We’re at the seaside now, approaching Biarritz, and you can tell that this is the place where the people with money and position came to play while the rest of Europe killed each other off. It’s so serene. There’s no hint of anything that would offend the senses. We arrive at our hotel on a small lake surrounded by trees, and there’s a harmony that you might find in Hawaii or Martha’s Vineyard, but with a French delicacy and taste that isn’t just physical but extends into the mental, where every nuance of proportion has been considered and perfected. The body, emotions and mind go into a state of relaxation that reminds you that we are, after all, humans and have sensitivity and value beyond our productive capacity or our ability to get on and off a bus.

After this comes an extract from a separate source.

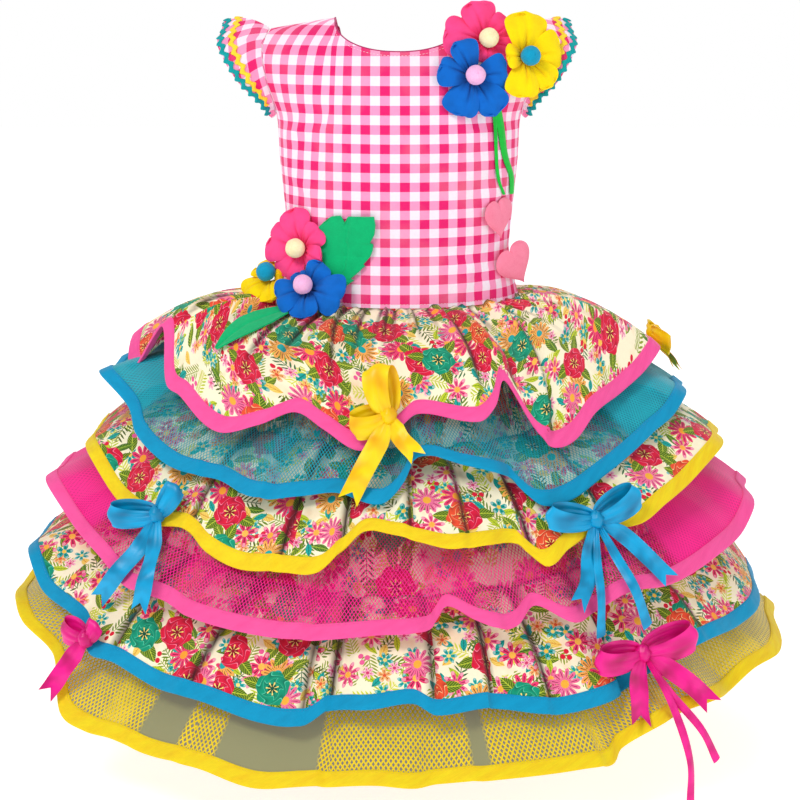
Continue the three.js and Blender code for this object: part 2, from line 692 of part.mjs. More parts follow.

We’re actually going to stay here for several days, I think, which after nearly a month of hotel changes and military-style luggage maneuvers is a welcome luxury. We dress for a late gourmet (in French “gastronomique”) dinner and it’s like a victory celebration after a long war.

6 thoughts on “J-R Legacy Tour Part 3, Day 3 – Ascent to Paradise”

  1. Across the world, across the ages, no matter the occasion and circumstances – it always ends in a celebration meal breaking bread and sharing good food, good wine and good hearts. Keep up – bon appetite!

  2. I’m wondering whether the seaside town before Biarritz was St Jean de Luz (St John of Light). Would make sense… beautiful place. Thanks for the (by turns) hilarious, sacrilegious and sacred sharing, David! It brings the trip to life.

  3. That’s it; I want to live in Biarritz! Is there an MSIA group there that speaks fluent English? 🙂 Yet again, David’s elevated and elevating writing . . . The next best thing to being there.

    1. Be careful what you ask for. Today I had the chance to see a bit of the suburban area outside of our little enclave and it’s full of small malls, cheap modern commercial buildings, and the usual garish signage that resemble the suburban areas around Boston or other east coast cities. Not as nasty as California suburbia, and integrated with some older architecture like on the U.S. east coast, but not something that’s going to give you any kind of escape from the modern American landscape.

      1. {{{{sigh}}} . . . *Quelle domage* . . . Guess I’ll stick with the Pacific surf and the *beaucoup* casinos of Vegas and U.S. reservations! Light & blessings to all. Come home soon!